■ **Problem to work on**: Repeat verbatim only the lines from the opening of the material below through the one that contains "const LIP_FILLET = 11.5;".

■ **Recorded information**:
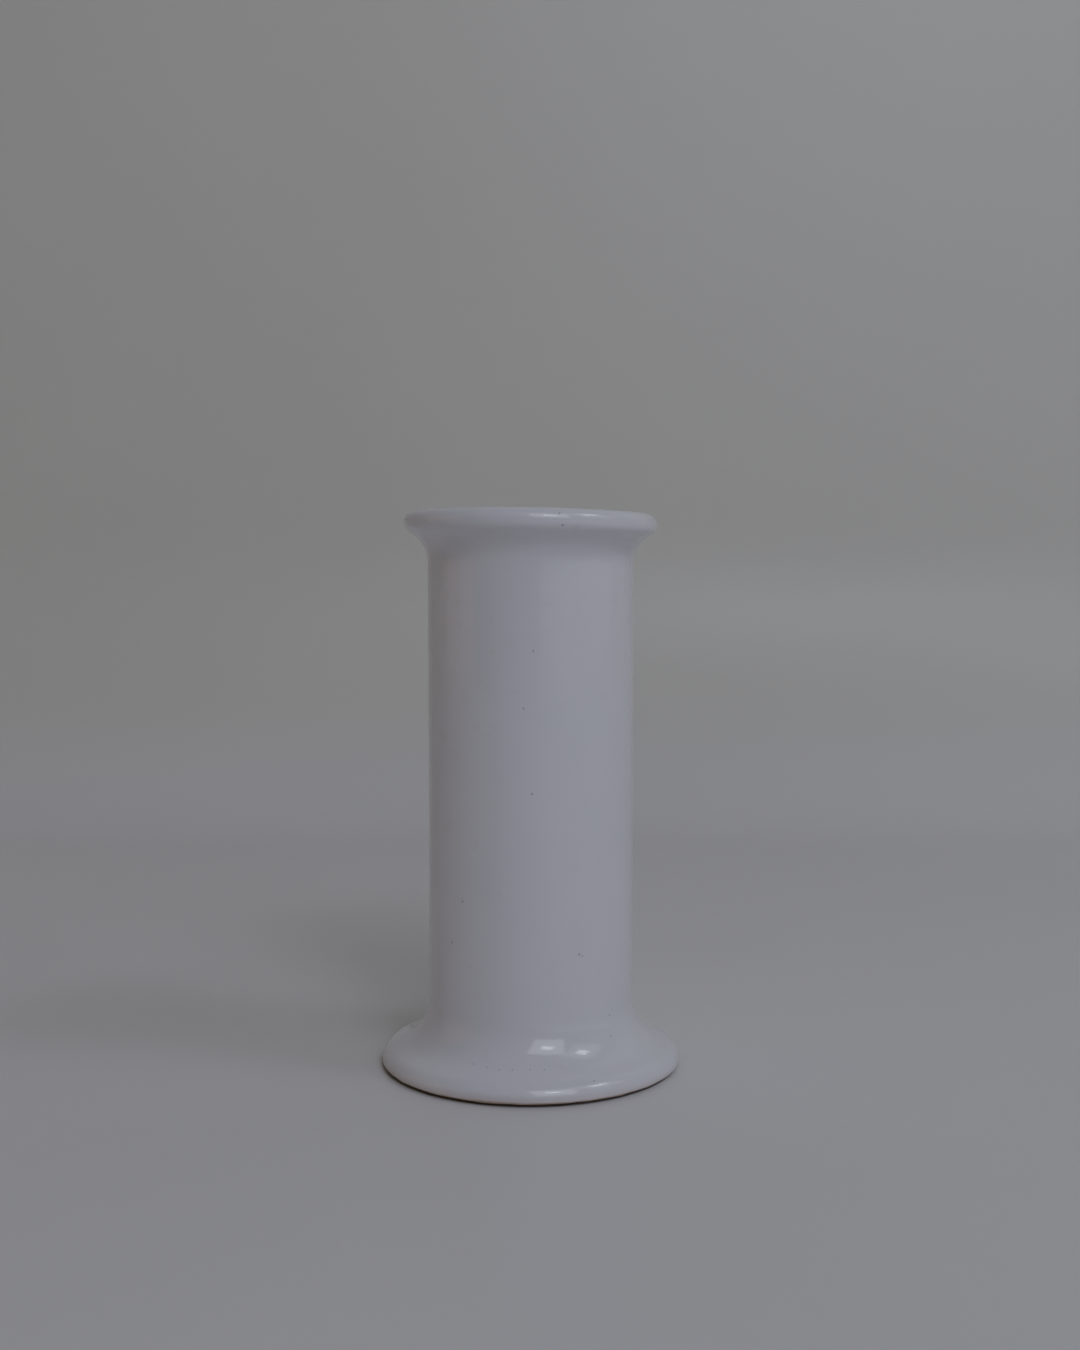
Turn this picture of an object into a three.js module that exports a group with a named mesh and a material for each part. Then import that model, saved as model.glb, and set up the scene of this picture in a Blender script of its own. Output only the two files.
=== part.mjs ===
// Glazed ceramic cylinder vase with a rolled, flared lip and a wide flanged foot.
// Millimetres, +Z up. The origin is on the vase's axis, in the plane that the foot ring stands on.
// Every piece is a solid of revolution: one fired clay body and the three coats of glaze on it.

import * as THREE from "three";

// Driving dimensions of the glazed outside.
const HEIGHT = 200; // table to the crest of the lip
const WALL_RADIUS = 37;
const LIP_RADIUS = 45.5;
const FOOT_RADIUS = 54;

// Driving dimensions of the glazed inside.
const CAVITY_RADIUS = 32.4;
const FLOOR_HEIGHT = 9.5;

// Glaze: the thickness of each coat, and the hairline left where it meets clay or another coat.
const COAT = 0.5;
const HAIRLINE = 0.02;

// Foot flange: a rounded edge, a straight slope and a fillet into the wall.
const FOOT_ROLL = 6;
const FOOT_SLOPE = 68; // degrees that the slope's outward normal rises above level
const FOOT_FILLET = 17;
const EDGE_HEIGHT = 2; // height of the flange's widest point
const EDGE_ROUND = 0.9; // small round under the flange's edge

// Lip: a fillet out of the wall, a straight underside and a round roll at the rim.
const LIP_ROLL = 4.1;
const LIP_SLOPE = 54; // degrees that the underside leans out from upright
const LIP_FILLET = 11.5;

// Mouth: the inside of the lip, from the roll down to the upright inner wall.
const MOUTH_SLOPE = 38; // degrees that the mouth leans out from upright
const MOUTH_BEND = 12;
const SEAM_ANGLE = 120; // where on the roll the outer coat and the liner meet, from level outwards
const CORNER_ROUND = 9; // inner wall into floor

// Underside: a bare clay ring that the vase stands on, round a glazed recess.
const RING_OUTER = 52;
const RING_ROUND = 0.7;
const RECESS_RADIUS = 43.5;
const RECESS_HEIGHT = 2.8;
const RECESS_ROUND = 1.8;

// Facets: one ring of every profile has this many sides, a multiple of four.
const SIDES = 40;

const DEGREE = Math.PI / 180;
const UP = 90;
const OUT = 0;
const IN = 180;

// Heights and centres that follow from the driving dimensions.
const clayDepth = COAT + HAIRLINE;
const footRun =
  FOOT_RADIUS - WALL_RADIUS - (FOOT_ROLL + FOOT_FILLET) * (1 - Math.cos(FOOT_SLOPE * DEGREE));
const footFilletTop =
  EDGE_HEIGHT +
  (FOOT_ROLL + FOOT_FILLET) * Math.sin(FOOT_SLOPE * DEGREE) +
  footRun / Math.tan(FOOT_SLOPE * DEGREE);

const rollRadius = LIP_RADIUS - LIP_ROLL;
const rollHeight = HEIGHT - LIP_ROLL;
const lipRun =
  LIP_RADIUS - WALL_RADIUS - (LIP_ROLL + LIP_FILLET) * (1 - Math.cos(LIP_SLOPE * DEGREE));
const lipFilletStart =
  rollHeight -
  (LIP_ROLL + LIP_FILLET) * Math.sin(LIP_SLOPE * DEGREE) -
  lipRun / Math.tan(LIP_SLOPE * DEGREE);

const mouthRun =
  rollRadius -
  CAVITY_RADIUS -
  MOUTH_BEND +
  (MOUTH_BEND - LIP_ROLL) * Math.cos(MOUTH_SLOPE * DEGREE);
const mouthBendStart =
  rollHeight -
  (MOUTH_BEND - LIP_ROLL) * Math.sin(MOUTH_SLOPE * DEGREE) -
  mouthRun / Math.tan(MOUTH_SLOPE * DEGREE);

// Points of a round stretch of profile, both ends included. Angles are in degrees, 0 is away from the axis.
function arc(radius, height, bend, start, end, steps) {
  const points = [];
  for (let i = 0; i <= steps; i += 1) {
    const angle = (start + ((end - start) * i) / steps) * DEGREE;
    points.push(new THREE.Vector2(radius + bend * Math.cos(angle), height + bend * Math.sin(angle)));
  }
  return points;
}

// Outside from the flange's under-edge up to the seam on the lip, at a depth below the glazed face.
function outsideFace(depth) {
  return [
    ...arc(FOOT_RADIUS - EDGE_ROUND, EDGE_HEIGHT, EDGE_ROUND - depth, -UP, OUT, 2),
    ...arc(FOOT_RADIUS - FOOT_ROLL, EDGE_HEIGHT, FOOT_ROLL - depth, OUT, FOOT_SLOPE, 4).slice(1),
    ...arc(WALL_RADIUS + FOOT_FILLET, footFilletTop, FOOT_FILLET + depth, IN + FOOT_SLOPE, IN, 4),
    ...arc(WALL_RADIUS + LIP_FILLET, lipFilletStart, LIP_FILLET + depth, IN, IN - LIP_SLOPE, 4),
    ...arc(rollRadius, rollHeight, LIP_ROLL - depth, -LIP_SLOPE, UP, 6),
    ...arc(rollRadius, rollHeight, LIP_ROLL - depth, UP, SEAM_ANGLE, 2).slice(1),
  ];
}

// Inside from the lip down the mouth and the wall to the middle of the floor.
function insideFace(depth, startAngle) {
  return [
    ...arc(rollRadius, rollHeight, LIP_ROLL - depth, startAngle, IN - MOUTH_SLOPE, 2),
    ...arc(CAVITY_RADIUS + MOUTH_BEND, mouthBendStart, MOUTH_BEND - depth, IN - MOUTH_SLOPE, IN, 3),
    ...arc(CAVITY_RADIUS - CORNER_ROUND, FLOOR_HEIGHT + CORNER_ROUND, CORNER_ROUND + depth, OUT, -UP, 4),
    new THREE.Vector2(0, FLOOR_HEIGHT - depth),
  ];
}

// Recess in the underside, from the middle out to the foot ring.
function recessFace(depth) {
  return [
    new THREE.Vector2(0, RECESS_HEIGHT + depth),
    ...arc(RECESS_RADIUS - RECESS_ROUND, RECESS_HEIGHT - RECESS_ROUND, RECESS_ROUND + depth, UP, OUT, 3),
  ];
}

// Foot ring, from the recess round the flat that meets the table and out to the flange's underside.
function footRing() {
  const innerRadius = RECESS_RADIUS + clayDepth;
  const undersideHeight = EDGE_HEIGHT - EDGE_ROUND + clayDepth;
  return [
    ...arc(innerRadius + RING_ROUND, RING_ROUND, RING_ROUND, IN, IN + UP, 2),
    ...arc(RING_OUTER - RING_ROUND, RING_ROUND, RING_ROUND, -UP, OUT, 2),
    new THREE.Vector2(RING_OUTER, undersideHeight),
  ];
}

// A closed solid from its profile, turned from the lathe's Y axis to the vase's Z axis.
function turned(profile) {
  return new THREE.LatheGeometry(profile, SIDES).rotateX(Math.PI / 2);
}

function part(name, geometry, material) {
  const mesh = new THREE.Mesh(geometry, material);
  mesh.name = name;
  return mesh;
}

const clay = new THREE.MeshStandardMaterial({ color: 0xd3bfa3, roughness: 0.85, metalness: 0 });
const whiteGlaze = new THREE.MeshStandardMaterial({ color: 0xe4e5e8, roughness: 0.15, metalness: 0 });
const linerWhite = new THREE.MeshStandardMaterial({ color: 0xe2e2e2, roughness: 0.2, metalness: 0 });
const baseWhite = new THREE.MeshStandardMaterial({ color: 0xdedcd8, roughness: 0.3, metalness: 0 });

const clayProfile = [
  ...recessFace(clayDepth),
  ...footRing(),
  ...outsideFace(clayDepth),
  ...insideFace(clayDepth, SEAM_ANGLE).slice(1),
];

// Each coat runs between its glazed face and the face that is bonded to the clay.
const bondedOutside = outsideFace(COAT).reverse();
const outsideProfile = [...outsideFace(0), ...bondedOutside, outsideFace(0)[0]];

const seamHairline = HAIRLINE / LIP_ROLL / DEGREE;
const linerStart = SEAM_ANGLE + seamHairline;
const linerProfile = [...insideFace(COAT, linerStart).reverse(), ...insideFace(0, linerStart)];

const baseProfile = [...recessFace(0), ...recessFace(COAT).reverse()];

const vase = new THREE.Group();
vase.add(part("clay_body", turned(clayProfile), clay));
vase.add(part("outer_glaze", turned(outsideProfile), whiteGlaze));
vase.add(part("liner_glaze", turned(linerProfile), linerWhite));
vase.add(part("base_glaze", turned(baseProfile), baseWhite));

export default vase;
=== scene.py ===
"""White glazed ceramic cylinder vase: a fired clay body and three coats of glaze, on a plain sweep."""

from collections import namedtuple
from math import atan2, ceil, cos, degrees, exp, hypot, pi, radians, sin

import bmesh
import bpy
from bpy.props import FloatProperty, FloatVectorProperty, IntProperty, PointerProperty
from mathutils import Matrix, Vector, noise
from mathutils.bvhtree import BVHTree


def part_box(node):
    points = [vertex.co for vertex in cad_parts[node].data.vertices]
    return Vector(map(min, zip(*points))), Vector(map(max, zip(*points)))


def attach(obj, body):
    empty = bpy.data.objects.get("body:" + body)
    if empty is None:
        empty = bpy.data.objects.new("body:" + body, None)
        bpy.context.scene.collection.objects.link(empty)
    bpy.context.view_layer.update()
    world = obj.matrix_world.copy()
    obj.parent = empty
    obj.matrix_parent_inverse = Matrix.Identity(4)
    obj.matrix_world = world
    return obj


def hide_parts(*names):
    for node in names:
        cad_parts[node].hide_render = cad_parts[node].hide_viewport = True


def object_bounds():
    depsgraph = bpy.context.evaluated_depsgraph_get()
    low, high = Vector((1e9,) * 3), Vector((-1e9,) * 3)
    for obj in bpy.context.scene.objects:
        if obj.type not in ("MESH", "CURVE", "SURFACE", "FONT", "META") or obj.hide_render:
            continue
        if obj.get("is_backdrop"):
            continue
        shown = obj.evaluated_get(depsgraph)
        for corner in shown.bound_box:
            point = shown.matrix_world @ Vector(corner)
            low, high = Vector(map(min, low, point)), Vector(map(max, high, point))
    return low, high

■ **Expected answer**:
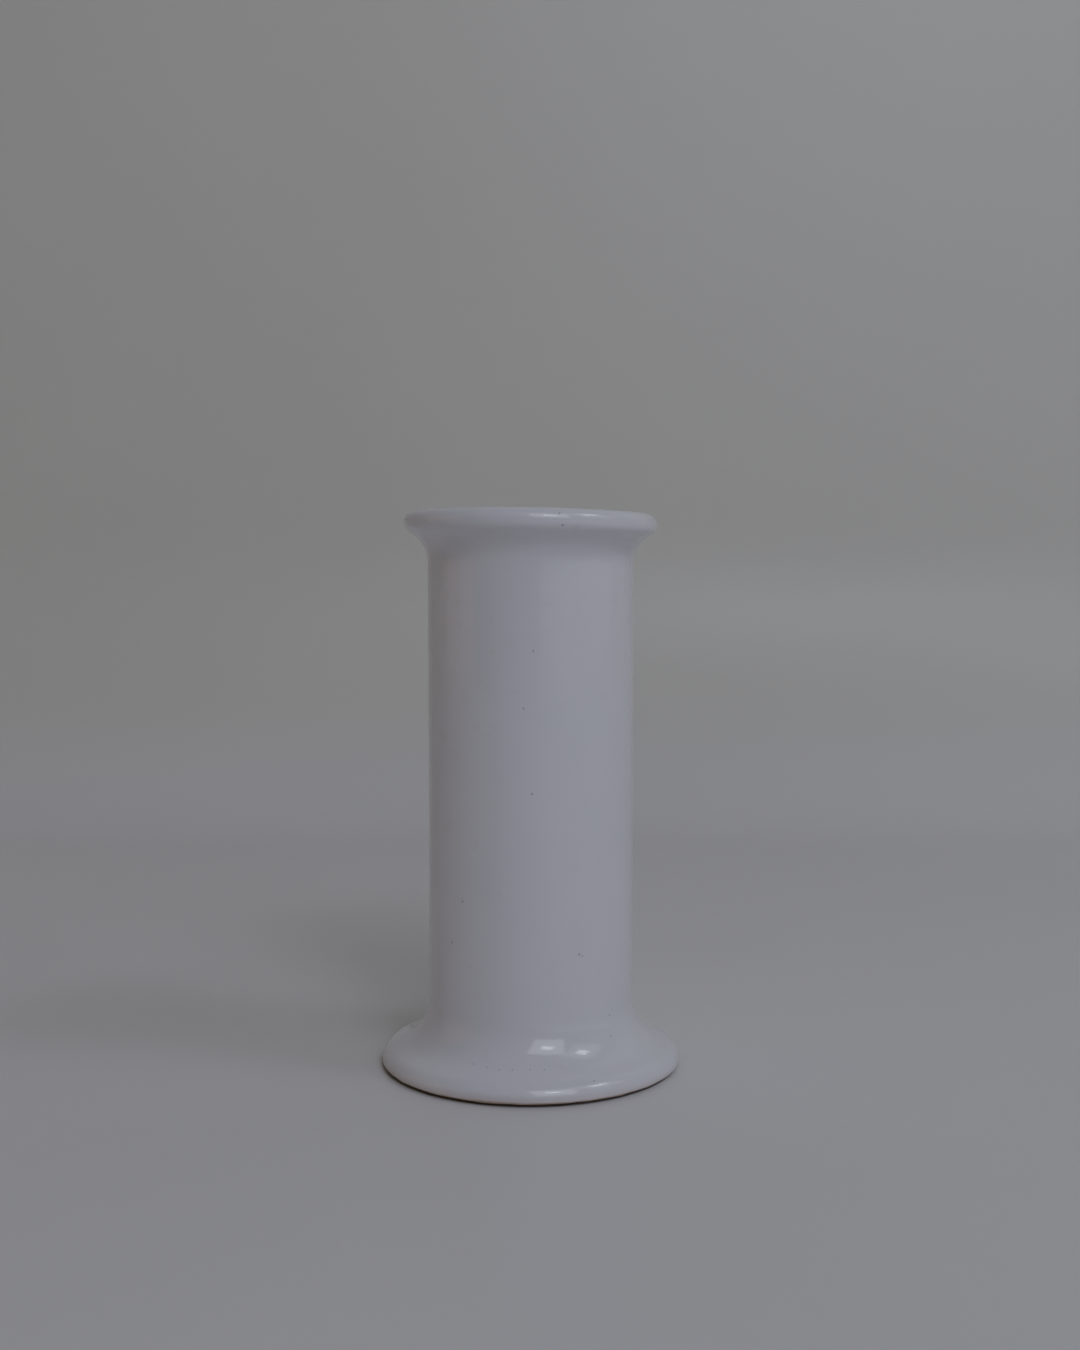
Turn this picture of an object into a three.js module that exports a group with a named mesh and a material for each part. Then import that model, saved as model.glb, and set up the scene of this picture in a Blender script of its own. Output only the two files.
=== part.mjs ===
// Glazed ceramic cylinder vase with a rolled, flared lip and a wide flanged foot.
// Millimetres, +Z up. The origin is on the vase's axis, in the plane that the foot ring stands on.
// Every piece is a solid of revolution: one fired clay body and the three coats of glaze on it.

import * as THREE from "three";

// Driving dimensions of the glazed outside.
const HEIGHT = 200; // table to the crest of the lip
const WALL_RADIUS = 37;
const LIP_RADIUS = 45.5;
const FOOT_RADIUS = 54;

// Driving dimensions of the glazed inside.
const CAVITY_RADIUS = 32.4;
const FLOOR_HEIGHT = 9.5;

// Glaze: the thickness of each coat, and the hairline left where it meets clay or another coat.
const COAT = 0.5;
const HAIRLINE = 0.02;

// Foot flange: a rounded edge, a straight slope and a fillet into the wall.
const FOOT_ROLL = 6;
const FOOT_SLOPE = 68; // degrees that the slope's outward normal rises above level
const FOOT_FILLET = 17;
const EDGE_HEIGHT = 2; // height of the flange's widest point
const EDGE_ROUND = 0.9; // small round under the flange's edge

// Lip: a fillet out of the wall, a straight underside and a round roll at the rim.
const LIP_ROLL = 4.1;
const LIP_SLOPE = 54; // degrees that the underside leans out from upright
const LIP_FILLET = 11.5;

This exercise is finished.